We’re always told to be grateful for what we have; to focus on what is positive in our lives and build up from there and to take inspiration from this. To take stock and to re-assess, over and over again every year. Sometimes I tend to think that nothing I do or say, or in fact who I am, is ever quite good enough or worthy of gratitude. Good enough for who, I’m not sure. There’s a sensibility in that I struggle to feel gratitude. I guess in this world of insta-likes and fame it can be very easy to get lost in your own lacking self-worth and pity. In my mind I feel that the act of feeling ‘gratitude’ can carry some weight of insipid self-involved neo-hippy self-help nonsense.
Of course, it being towards the end of the year means that we’re intrinsically drawn to review our lives and plot down the points, either in our minds or on paper [or in this case, on this blog], what we are in fact ‘grateful’ for. What is gratitude, however? A part of me feels that it is entirely a concept of self-indulgence and absorption, for by the very fact that one is feeling thankful and content with what they may have can for me carry a corollary sense of arrogance and conceit. Can you be grateful and still have humility at the same time? OR is the fact that we are asked to find the things we are grateful for around this time of year something that is entirely conditioned in our psyches by Western culture and society? It seems to me to be a very euro-centric, and perhaps these days more an ameri-centric concept to give thanks and be grateful.
Such as the tradition of Thanksgiving itself. As an outsider [Italo-Australian] looking in, the holiday of Thanksgiving is confusing and puzzling to me. The fact that it was a supposed moment of peace-making and setting aside differences, in this instance between religious outcasts who arrived in what has become the US, and the local indigenous people who shared a meal and gave thanks; yet this sentiment of building bridges and peace subsequently has gotten lost is so confusing to me. I remember watching American media i.e films and television shows where the picture-perfect family will go around the table and say what they give thanks for, and cringing at how self-involved it all felt.

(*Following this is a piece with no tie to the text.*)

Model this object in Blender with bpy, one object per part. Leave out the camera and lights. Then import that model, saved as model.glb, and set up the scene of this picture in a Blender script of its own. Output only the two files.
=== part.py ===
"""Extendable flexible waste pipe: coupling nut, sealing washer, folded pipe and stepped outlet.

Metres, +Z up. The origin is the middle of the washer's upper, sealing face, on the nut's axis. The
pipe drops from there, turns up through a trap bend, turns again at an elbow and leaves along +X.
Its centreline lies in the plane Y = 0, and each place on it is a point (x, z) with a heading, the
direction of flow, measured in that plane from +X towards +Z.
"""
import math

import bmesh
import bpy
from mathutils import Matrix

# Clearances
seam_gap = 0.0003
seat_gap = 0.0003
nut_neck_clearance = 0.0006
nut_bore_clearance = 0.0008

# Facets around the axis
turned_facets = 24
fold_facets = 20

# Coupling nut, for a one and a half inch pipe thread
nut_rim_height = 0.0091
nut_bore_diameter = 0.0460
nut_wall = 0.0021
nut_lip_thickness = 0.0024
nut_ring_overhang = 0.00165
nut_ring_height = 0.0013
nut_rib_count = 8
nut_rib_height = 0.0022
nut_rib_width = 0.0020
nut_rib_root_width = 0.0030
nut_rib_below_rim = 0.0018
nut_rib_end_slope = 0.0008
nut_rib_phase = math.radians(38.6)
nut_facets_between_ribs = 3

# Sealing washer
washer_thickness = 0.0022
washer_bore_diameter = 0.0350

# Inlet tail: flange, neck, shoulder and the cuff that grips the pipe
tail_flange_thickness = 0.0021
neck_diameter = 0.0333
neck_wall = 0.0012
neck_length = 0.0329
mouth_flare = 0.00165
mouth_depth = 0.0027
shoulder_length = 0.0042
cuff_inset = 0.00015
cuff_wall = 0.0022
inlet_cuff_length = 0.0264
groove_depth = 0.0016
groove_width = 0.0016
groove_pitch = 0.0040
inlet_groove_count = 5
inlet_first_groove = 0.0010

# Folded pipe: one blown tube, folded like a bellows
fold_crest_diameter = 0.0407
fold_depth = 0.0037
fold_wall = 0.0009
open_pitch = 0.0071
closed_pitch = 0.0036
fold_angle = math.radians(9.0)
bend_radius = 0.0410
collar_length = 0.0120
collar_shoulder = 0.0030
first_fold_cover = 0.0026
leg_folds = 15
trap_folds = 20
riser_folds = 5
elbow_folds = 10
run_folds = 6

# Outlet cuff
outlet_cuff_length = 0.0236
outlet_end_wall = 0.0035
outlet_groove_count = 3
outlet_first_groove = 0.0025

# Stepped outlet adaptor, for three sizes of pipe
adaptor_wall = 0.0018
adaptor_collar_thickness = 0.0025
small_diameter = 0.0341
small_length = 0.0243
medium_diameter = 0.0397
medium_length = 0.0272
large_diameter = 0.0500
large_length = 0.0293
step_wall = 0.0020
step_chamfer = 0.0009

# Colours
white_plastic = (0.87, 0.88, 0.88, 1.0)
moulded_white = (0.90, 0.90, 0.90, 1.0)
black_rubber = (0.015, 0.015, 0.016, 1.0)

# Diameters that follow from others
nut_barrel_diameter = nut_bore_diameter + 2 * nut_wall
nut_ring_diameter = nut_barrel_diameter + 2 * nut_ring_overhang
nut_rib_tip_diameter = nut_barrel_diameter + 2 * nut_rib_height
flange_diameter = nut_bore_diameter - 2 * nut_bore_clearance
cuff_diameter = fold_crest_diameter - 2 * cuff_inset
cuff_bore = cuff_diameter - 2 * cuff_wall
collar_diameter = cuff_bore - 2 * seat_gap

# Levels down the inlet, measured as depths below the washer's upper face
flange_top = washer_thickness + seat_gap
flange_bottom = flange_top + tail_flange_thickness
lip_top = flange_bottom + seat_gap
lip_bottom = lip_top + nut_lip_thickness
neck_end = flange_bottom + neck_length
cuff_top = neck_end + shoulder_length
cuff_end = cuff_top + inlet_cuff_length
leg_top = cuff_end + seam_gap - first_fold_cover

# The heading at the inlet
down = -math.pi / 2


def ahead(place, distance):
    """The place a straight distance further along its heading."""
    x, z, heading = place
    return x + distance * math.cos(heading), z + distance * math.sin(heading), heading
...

However, we are reminded that feeling gratitude is a purgative means to gain balance and some semblance of pride in our worth and our paths in life. Yet the flip side is what of those whom we may deem as not having as much as we to feel grateful for? Or, conversely, those we are indubitably going to be comparing ourselves to, who may have ‘more’ to feel grateful for. Again, the spectre of capitalist thought looms, as of course to have ‘more’ to feel grateful for is better than to have less to. This is why in my mind the very principle of feeling ‘gratitude’ can be somewhat perplexing to me, as in my head it creates just another hierarchy and pattern.

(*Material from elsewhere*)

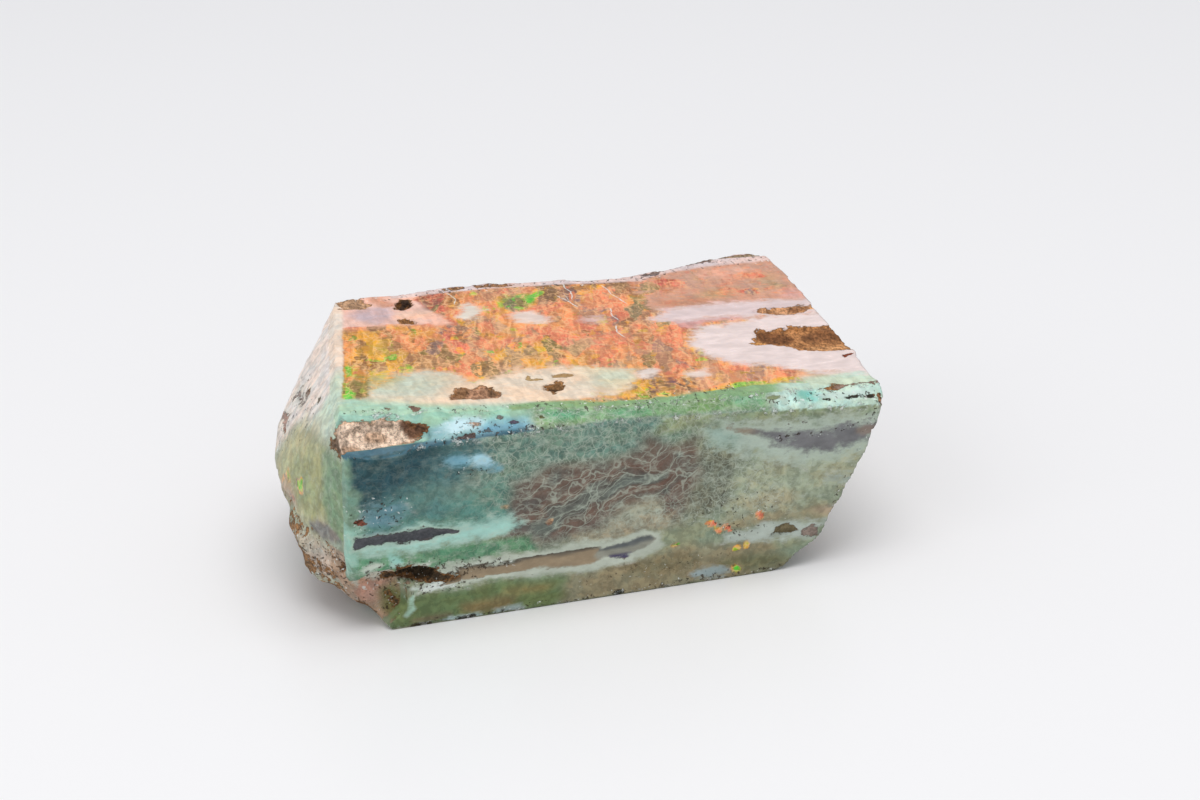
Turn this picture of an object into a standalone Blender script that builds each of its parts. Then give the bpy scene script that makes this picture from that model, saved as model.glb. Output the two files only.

Much however, can be said for being consciously reflective on your own life. As Plato once said, ‘The un-examined life is not worth living’. It’s a difficult thing for me to list down things that I am grateful for, as again I feel it can be something that is bloated with self-worth and self-importance, but for the sake of brevity, I’ll give it a red-hot go.
Despite feeling an impending sense of gloom lately with how the world appears to me, and how everything this year has felt like a dire slippery slope into decline, there is still much for me to feel grateful for in my life today. We are all so lucky to even be coherent, sentient beings. We are all lucky to live in this day and age, as well.
So, first and foremost, I am grateful I have my health.
The fact that I am a relatively healthy person is something to be grateful for, and something that should not be taken lightly. Of course, that being said, there is always more room for improvement in this regard, and it is something that more and more as I age I am aware of.
2: My friends.
My friends are becoming more and more my stand-in family. They are my net, they are my confidants and they are my people. It’s taken some years of searching, but I really feel grateful for my friends these days. We’ve grown closer and enjoyed each other’s company more and more.
3: My boyfriend.
This is a given. I’m eternally grateful for my boyfriend, as without him I honestly don’t know who or where I would be. It sometimes makes me afraid to think about this subject. I at times postulate that, had I not met him, I may not even be here today, typing this out, living in a home I love with someone I adore, and working in a great workspace with people that actually appreciate me and the work I do.
So, these are 3 things I am grateful in my life today.